Die „Resistenza“ rechnete selbst mit den Faschisten ab. Zur gerichtlichen Ahndung faschistischer Verbrechen wurden unter anderem außerordentliche Schwurgerichte gebildet. Diese Entwicklung endete allerdings durch ein im Juni 1946 verabschiedetes Amnestiegesetz. Die italienische Regierung weigerte sich auch, Forderungen nach der Auslieferung italienischer Soldaten an andere Staaten wegen begangener Kriegsverbrechen nachzukommen. Am rechten Rand gründete sich bereits 1946 der „Movimento Sociale Italiano“ (MSI) als neues Sammelbecken der faschistischen Anhängerschaft. Dem MSI, 1995 umbenannt in „Alleanza Nazionale“ (AN), gelang es, sich in den Folgejahrzehnten von seinem negativen historischen Image zu lösen und eine Rehabilitierung des Faschismus zu erreichen.

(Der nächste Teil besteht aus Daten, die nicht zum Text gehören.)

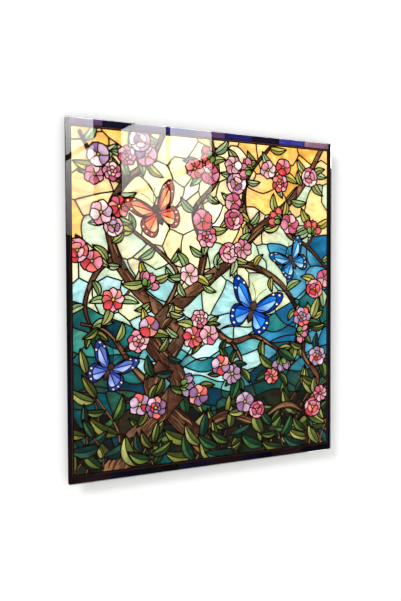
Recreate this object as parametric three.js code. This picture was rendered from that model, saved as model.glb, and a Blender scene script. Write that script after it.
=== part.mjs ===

Vom MSI zu „Fratelli d‘ Italia“

Zu Beginn der 1990er Jahre implodierte das Parteiensystem Italiens innerhalb von wenigen Jahren. Die PCI spaltete sich in mehrere sozialdemokratischen, sozialistischen und kommunistischen Parteien auf. Ungewöhnlich war jedoch der Zusammenbruch der „Democrazia Cristiana“. Die Problematik der Partei ist personifiziert in Giulio Andreotti. Dieser Politiker, der über Jahrzehnte hinweg als Außenminister oder Regierungschef wichtige Ämter innehatte, musste sich in einem großen Prozess verantworten, in dem es um seine Verstrickungen mit der Mafia ging. Für viele Italiener waren Andreotti und der Generalsekretär der Sozialistischen Partei Bettino Craxi schlicht korrupte Kriminelle. Die im Auseinanderbrechen dieser Parteien sichtbar werdende Krise des Parteiensystems ermöglichte in Italien die Durchsetzung des Rechtspopulismus als Massenphänomen: Politiker wie Gianfranco Fini, Silvio Berlusconi, Umberto Bossi und andere profitierten davon. Heute konkurrieren vier neofaschistische Parteien untereinander: Fiamma Tricolore, Forza Nuo­va, Casa Pound Italia und Fratelli d’Italia. Dabei kristallisiert sich Letztere unter Führung von Giorgia Meloni als neuer Stern am politischen Him­mel Italiens heraus.